Isn't it all about Health!

Health seems to be the one thing most valued by human kind, yet it is all too often taken for granted and allowed to slip away. When people have lost money, houses, land and others they love, they often say "well at least I (we) have my (our) health."

Health can be thought of as the status quo, but in contemporary society, there are so many ways that it becomes hampered through modern technology, diet, urban and workplace design, to name a few. People are seeking remedies to maintain or to regain health as it has been weakened or lost.

What is it then?

For me, health is a part of the person, including body & mind, social relations and community, environment and political realities.

I began my journey into understanding and promoting health in the mid 1980s when I took a course on health psychology at McGill University. Being between degrees and taking a few years out, I was in a period of exploration of ideologies and practices as part of my then young adult identity crisis. At that time I also began to explore practices like Tai Chi and Yoga and some of the potential health benefits, including a focus on hypertension and heart disease. It was while search for research articles at Redpath Library that I stumbled on a paper by Anand Paranjpe on Yogic philosophy. At the time I told myself that while it would not help me on my term paper, that I should look this professor up when I am back home in New Westminster and visiting Simon Fraser University.

Meanwhile I had become aware of the connection between psychological (mental) processes and physical health through my studies at McGill, also understanding the breadth of potential applications of psychology to health and healthcare. My Journey began.

What really is health?

Marks, Murray, Evans & Estacio (2011) present several models of health, including a historical account of its philological roots. The term arises from old English and Old German terms of Hale, Whole, Holy and Heil or Hail. These gave rise to the greeting "Hello". Here one can see the interest in wholeness, being un harmed or morally good.

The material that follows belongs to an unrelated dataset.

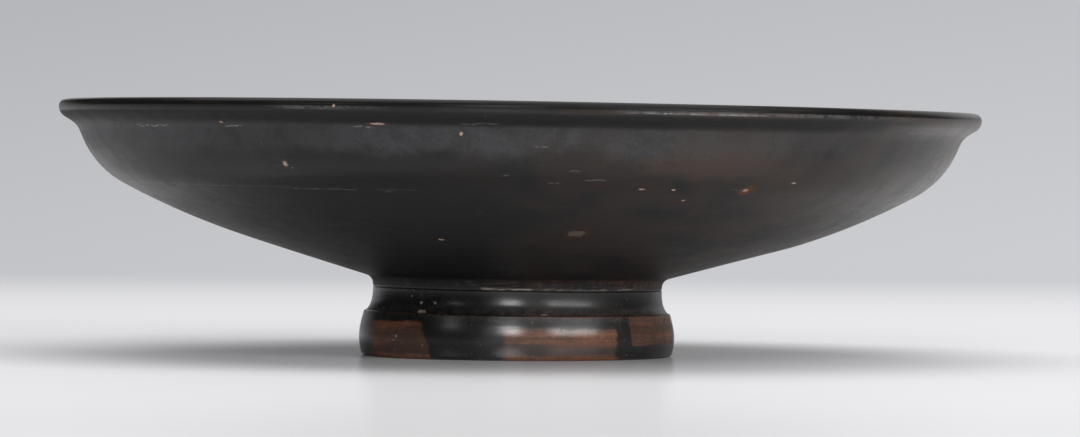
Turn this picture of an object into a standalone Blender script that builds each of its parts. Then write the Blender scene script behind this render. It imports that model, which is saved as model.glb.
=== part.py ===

For Marks et al., taking a holistic approach, the health of the person is connected to the health of the family, the community and the environment and the world. The planetary health ultimately rains down upon all of its beings, including us. Thus to protect and foster positive growth of our environments and places of agricultural work and recreation we are enhancing our own social, physical and psychological health.


Upon my return from Montreal to Vancouver in the summer of 1986, I looked up Professor Paranjpe and soon became his student working on an honours project on social identification and moral reasoning. I continued to work with Dr. Paranjpe throughout the next decade on my master's on Identity and Acculturation among Indo-Canadian youth and young adults and later my PhD on Identity and acculturation among Canadians and immigrants.

It was during that research that I began to research stress as part of acculturation and later during a Postdoc with Anand working on the Metropolis project that I got more seriously into studying the nature of stress. I have since been developing a bio-psycho-social measure of stress and adjustment for international students and new immigrants.

Since 2012 I have been refining this measure, having used it for several studies, including: Tonks (2014); Wu, Tonks & Sorokina (2014); Wu, Tonks, Chim & Karkon (2016); and Sorokina, Tonks & Puzanov (2016).

I have continued to research health process, specifically both factor analysis of stress (Tonks & Sorkina, in preparation) as well as social relations and identity formation (Lowe, Tonks & Shah, 2016).

Along side of my development as a psychologist in the areas of health, acculturation and identity development I also have been developing as a practitioner of Tai Chi and a follower of Traditional Chinese Medicine beginning when I arrived at SFU in the fall of 1986.